A cold blade slid between her ribs.
"Juliette," Blake said, soft and practiced, "you always made things difficult."
"Blake—" She tried to push him. Her hand landed on silk, then on his wrist. His palm smelled like aftershave and cheap whiskey.
"You think the Atelier can survive? You think your father will keep the company together?" He laughed the way a man laughs when he has rehearsed the line in front of a mirror. "Only your death clears the path."
"Blake, no." Her voice broke. She tasted copper. She reached for the call button and found empty air.
He leaned in close. "I loved you, Juliette. I still do. This is mercy."
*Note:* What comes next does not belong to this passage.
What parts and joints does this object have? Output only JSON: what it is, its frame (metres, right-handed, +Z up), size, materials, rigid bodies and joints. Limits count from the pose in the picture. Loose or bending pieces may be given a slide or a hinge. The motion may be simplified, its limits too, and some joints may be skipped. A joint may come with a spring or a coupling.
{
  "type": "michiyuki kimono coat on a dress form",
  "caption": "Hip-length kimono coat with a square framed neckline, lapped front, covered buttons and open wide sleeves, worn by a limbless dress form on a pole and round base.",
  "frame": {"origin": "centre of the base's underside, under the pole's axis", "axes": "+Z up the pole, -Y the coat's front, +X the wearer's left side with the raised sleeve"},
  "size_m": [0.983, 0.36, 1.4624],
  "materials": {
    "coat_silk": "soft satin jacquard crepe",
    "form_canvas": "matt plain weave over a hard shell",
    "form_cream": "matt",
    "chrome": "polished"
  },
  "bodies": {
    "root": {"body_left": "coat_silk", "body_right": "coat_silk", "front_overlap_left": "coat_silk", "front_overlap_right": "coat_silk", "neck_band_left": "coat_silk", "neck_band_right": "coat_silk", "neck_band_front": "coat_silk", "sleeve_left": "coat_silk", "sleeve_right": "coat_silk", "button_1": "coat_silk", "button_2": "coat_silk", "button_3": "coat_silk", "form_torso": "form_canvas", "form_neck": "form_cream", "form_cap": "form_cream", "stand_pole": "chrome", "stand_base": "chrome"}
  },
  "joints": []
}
"Mercy," she said, and heard the word as if someone else had spoken it. "You used my name like a receipt."
He smiled as though this was a joke. He pushed the blade further. Warm spread across her fingers. She heard his breath, a low, needy sound.
"Please," she said. There was a strange protocol in the hospital of words that could stop a man. It did not work on Blake.
He stepped back. "You will be remembered," he said. "Everyone will mourn. Everyone will move around you."
Her knees crumpled. The room tilted. He watched her fall. There was no panic on his face. Only relief like a man who had finished a job.
"Don't die on my account," he whispered as he walked out. The door clicked shut. Her vision tunneled.